Investors should also collect and save any other evidence suggesting that they may have been furnished wrong or inaccurate information, there were omissions and misrepresentation of facts, and that the investment advisory firm failed to act in the investor’s best interest.

Gather financial statements

Financial statements may be very useful for an experienced investment misconduct lawyer to be able to determine whether any improper conduct occurred.

Consider Avoiding Writing Complaint Letters to Your Broker Before Consulting with an Experienced Attorney

Although a client’s first instinct could be to settle the inconsistency directly with their broker, such moves may jeopardize their claim. Anything the investor sends to this or her broker, whether by text message, a mailed letter, a social media conversation, or email, could potentially be used against the investor in a legal proceeding. Investors should strongly consider consulting with legal counsel before taking action, as such action could potentially hurt the investor’s claims or ability to seek compensation.

The Bottom Line

While  investment opportunities carry with them an element of risk, not all losses suffered arise from such risks materializing. Stockbrokers and financial advisors sometimes fail to live up to their professional duties in a variety of ways. In some cases, investor lawsuits and arbitration claims involve allegations of mismanagement of funds, improper advice or transactions, or outright misappropriation or misuse of investor money.

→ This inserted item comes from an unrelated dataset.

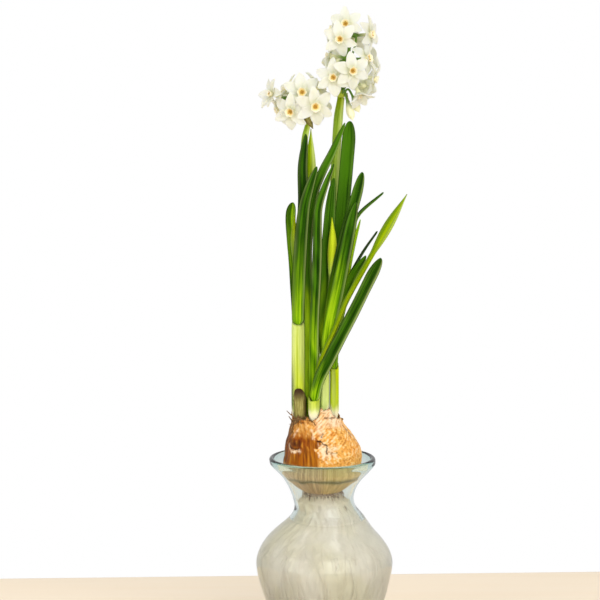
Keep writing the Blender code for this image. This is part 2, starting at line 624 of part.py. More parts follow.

In other instances, customer arbitration claims and suits arising from allegations of negligence, misrepresentations, Ponzi schemes, and churning.

Other cases involve the breach of fiduciary duty, unsuitable investments, unauthorized trading, and failure to supervise a broker’s improper investment of a customer’s hard-earned savings into risky, inappropriate, and unsuitable financial products that generate high commissions but could result in substantial losses for the investor.

To recover investment losses can be time-consuming and challenging.

Whether through arbitration or litigation, an experienced attorney can offer much-needed counsel and advice to help navigate these complex legal matters.